Stability and cavitation of nanobubble: Insights from large-scale atomistic molecular dynamics simulations

We perform large-scale atomistic simulations of a system containing 12 × 106 atoms, comprising an oxygen gas-filled bubble immersed in water, to understand the stability and cavitation induced by ultrasound. First, we propose a method to construct a bubble/water system. For a given bubble radius, the pressure inside the bubble is estimated using the Young-Laplace equation. Then, this pressure is used as a reference for a constant temperature, constant pressure simulation of an oxygen system, enabling us to extract a sphere of oxygen gas and place it into a cavity within an equilibrated water box.

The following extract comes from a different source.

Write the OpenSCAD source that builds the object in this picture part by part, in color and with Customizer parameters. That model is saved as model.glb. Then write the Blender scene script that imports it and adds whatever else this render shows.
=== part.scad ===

This ensures that the Young-Laplace equation is satisfied and the bubble is stable in water. Second, this stable bubble is used for ultrasound-induced cavitation simulations. We demonstrate that under weak ultrasound excitation, the bubble undergoes stable cavitation, revealing various fluid velocity patterns, including the first-order velocity field and microstreaming. These fluid patterns emerge around the bubble on a nanometer scale within a few nanoseconds, a phenomenon challenging to observe experimentally. With stronger ultrasound intensities, the bubble expands significantly and then collapses violently. The gas core of the collapsed bubble, measuring 3-4 nm, exhibits starfish shapes with temperatures around 1500 K and pressures around 6000 bar. The simulation results are compared with those from Rayleigh-Plesset equation modeling, showing good agreement. Our simulations provide insights into the stability and cavitation of nanosized bubbles.